When using the Trino CLI as a client to query an SEP cluster on which built-in access control is enabled, users are assigned to roles as follows:

  • If the username is not assigned a built-in access control role, the user is granted the public role at login. This could happen if the user is validated by the cluster’s authentication system, but the username or authentication system group membership is not yet assigned to a role.

  • If the username is assigned to one role, that role’s privileges become active for that user at login.

  • If the username is assigned to more than one role, the combination of privileges of those roles become active at login. The user can reduce privileges to those of a single assigned role with a SET ROLE command. Note that this CLI behavior is different than when using the Starburst Enterprise web UI, where each user has the privileges of only one role at a time.

Run the following commands at the trino> command prompt to view and manage roles:

SHOW CURRENT ROLES

To see the currently assigned role or roles.

SET ROLE rolename

To switch to the rights of a single assigned role.

SET ROLE ALL

To restore the combined set of assigned roles.

Use SELECT current_user to show the currently logged-in username; use SELECT current_groups() to show the group membership in the cluster’s authentication system, such as LDAP. These are the names that are mapped to built-in access control roles.

Enable multiple access control systems#

Setting the starburst.access-control.enabled property as shown in the previous section makes the built-in access control the default access control system in SEP.

In a separate file arbitrarily named biac.properties, add the following required property:

access-control.name=starburst

For this multiple access control case, add further built-in access control properties to this file instead of config.properties.

Note

When multiple access control systems are in use, their rules are combined, with deny rules taking precedence. This means that if any one access control system denies access then access is denied.

Access control framework#

This section defines terms that are used in discussing the built-in access control system.

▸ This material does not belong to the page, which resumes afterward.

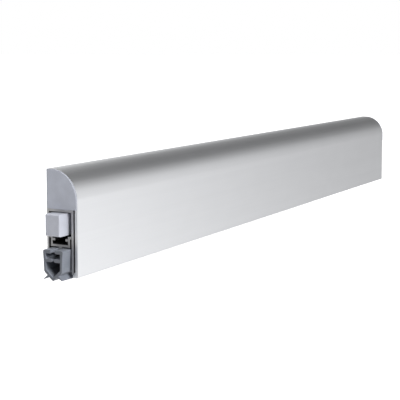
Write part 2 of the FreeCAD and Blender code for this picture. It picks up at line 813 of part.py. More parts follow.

  • Role-based Access Control (RBAC): Access privileges are assigned to roles, which are then assigned to users and groups.

  • Entities: Objects to which access can be granted, such as tables, roles, users, queries, functions, procedures, session properties, data products and UI components. Unless specifically allowed by a grant, access is denied.

  • Privilege: A named right to perform a defined action, such as SELECT, ALTER, DROP, or SHOW that can be performed on an entity. Different entities have different available privileges.

  • Role: A named collection of business responsibilities to which a set of privileges is granted. Membership in a role can be assigned to users, groups, or other roles.

  • User: A person or system process as defined in the cluster’s authentication system.

  • Group: A collection of users as defined in the cluster’s authentication system.

Migrating to built-in access control#

Built-in access control is meant to provide sufficient functionality to cover most of the features of dedicated authorization frameworks. It is not meant to replace them entirely, and a number of differences and limitations compared to popular alternatives apply.

Also consider mixing access control systems. The SEP built-in system provides a way to control access to data products and to elements of the Starburst Enterprise web UI. Deployments that use another access control system such as Privacera or Immuta can add SEP built-in access control to manage these additional features.

API#

The following built-in access control entities and their actions can be managed programmatically with the Starburst Enterprise REST API:

  • Tables

  • Roles

  • Users

  • Queries

  • User interface

  • Functions

  • procedures

  • System session properties

  • catalog session properties

  • Annotations

  • Audit logs

SQL support and limitations#

SQL commands are supported for granting privileges to tables, but not all of the privileges supported by the built-in access control system can be managed with SQL.

Use GRANT to add one or more of the following privileges:

  • CREATE

  • DELETE

  • INSERT

  • SELECT

  • UPDATE

Use DENY to explicitly disallow privileges. Use REVOKE to undo any GRANT or DENY.

If you issue a SQL command that grants or denies ALL privileges, only the listed privileges are affected. This is a limitation of the Trino SQL grammar, not the built-in access control system.

You can use the CREATE ROLE SQL command to create roles that interoperate with the built-in system. However, the WITH ADMIN clause is not supported.

Ownership of objects, and therefore granting roles based on grants by an owning user, is not supported. This rules out using a SQL command in the form GRANT rolename TO anotherRolename GRANTED BY user.

The built-in system supports only granting privileges to roles, whereas SQL statements can grant privileges directly to users and groups. The SQL feature is not recognized by the built-in system and results in an error.